State income tax multiplies the benefit in the 41 states (plus D.C.) that impose income tax. Contributing $23,500 to a traditional 401(k) in California saves an additional $2,185 to $3,127 in state tax, depending on your bracket (9.3% to 13.3%). In New York, the state savings range from $1,410 to $2,561 (6.0% to 10.9%). In North Carolina, with its flat 4.5% rate, the state savings are a straightforward $1,058. Add NYC's local tax at 3.876% and a New York City resident in the combined top brackets could save $5,170 (federal at 22%) + $1,598 (state at 6.85%) + $912 (city at 3.876%) = $7,680 on a full $23,500 contribution. For a worker in the 32% federal bracket living in California's 9.3% bracket, total savings reach $7,520 + $2,186 = $9,706 — meaning the $23,500 contribution effectively costs only $13,794 in reduced take-home pay. The government is subsidizing 41% of your retirement savings.

The traditional vs. Roth 401(k) decision hinges on whether you expect your tax rate to be higher or lower in retirement. Traditional contributions reduce your taxes now but distributions in retirement are taxed as ordinary income. Roth contributions are made after-tax (no current deduction) but grow and are withdrawn completely tax-free in retirement. The general guideline: if you're in the 32% or higher bracket now and expect to be in the 22% or 24% bracket in retirement, traditional contributions almost certainly save more total tax over your lifetime. If you're in the 12% bracket now and early in your career, Roth contributions lock in today's low rate and let decades of growth escape taxation entirely. For a 30-year-old contributing $23,500 annually at 7% returns, the account will hold approximately $2.5 million by age 65. If those are Roth dollars, the entire $2.5 million comes out tax-free. If traditional, withdrawals at a 22% rate would cost $550,000 in taxes over retirement. But the traditional saver had an extra $5,170 per year in tax savings to invest elsewhere for 35 years — which at 7% grows to roughly $552,000 after tax. The math is closer than people think, making the bracket differential the deciding factor.
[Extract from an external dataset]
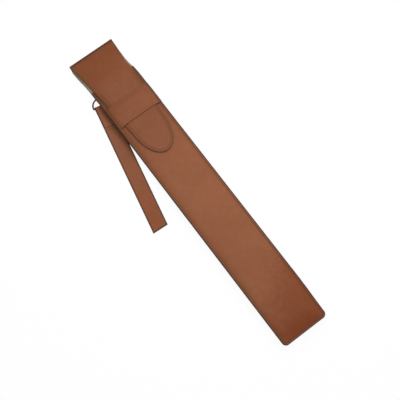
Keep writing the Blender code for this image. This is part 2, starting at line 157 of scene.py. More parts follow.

Your employer match is the most underrated component of 401(k) tax savings because it's not just tax-advantaged — it's free money. The average employer match in 2026 is around 4.7% of salary. On a $100,000 salary, that's $4,700 in additional compensation you receive only if you contribute enough to earn it. Most matches use a formula like "100% of the first 3% plus 50% of the next 2%" or simply "50% up to 6%." Under the 50%-up-to-6% formula, you need to contribute $6,000 (6% of $100K) to receive the full $3,000 match. That $3,000 is a 50% immediate return on your $6,000 contribution — before any market growth. Not contributing enough to earn the full match is the financial equivalent of declining a raise. Even if you're aggressively paying off debt, the match typically exceeds any interest rate you're paying: earning a guaranteed 50% return on your 401(k) contribution beats paying off a 7% student loan every time.

The paycheck impact of 401(k) contributions is always smaller than the contribution amount because of the tax savings. Contributing $500 per biweekly paycheck ($13,000 per year) does not reduce your take-home by $500 — it reduces it by $500 minus the tax you no longer owe on that $500. At a combined 30% marginal rate (federal + state), a $500 contribution reduces your take-home by only $350. At a 40% combined rate, the net cost is just $300. For someone earning $120,000 annually paid biweekly, maxing out at $23,500 requires contributing $904 per paycheck. At a 32% federal rate plus 5% state rate, each $904 contribution reduces take-home by approximately $569. The full-year take-home reduction is approximately $14,800 — not $23,500. You're putting $23,500 into your retirement account but only giving up $14,800 in cash flow. The remaining $8,700 came from taxes you would have paid anyway. This reframing helps workers who believe they "can't afford" to max their 401(k) recognize that the actual cash flow sacrifice is 37% smaller than the contribution amount. Start by contributing enough to get the full employer match, then increase by 1% of salary every six months until you reach the maximum.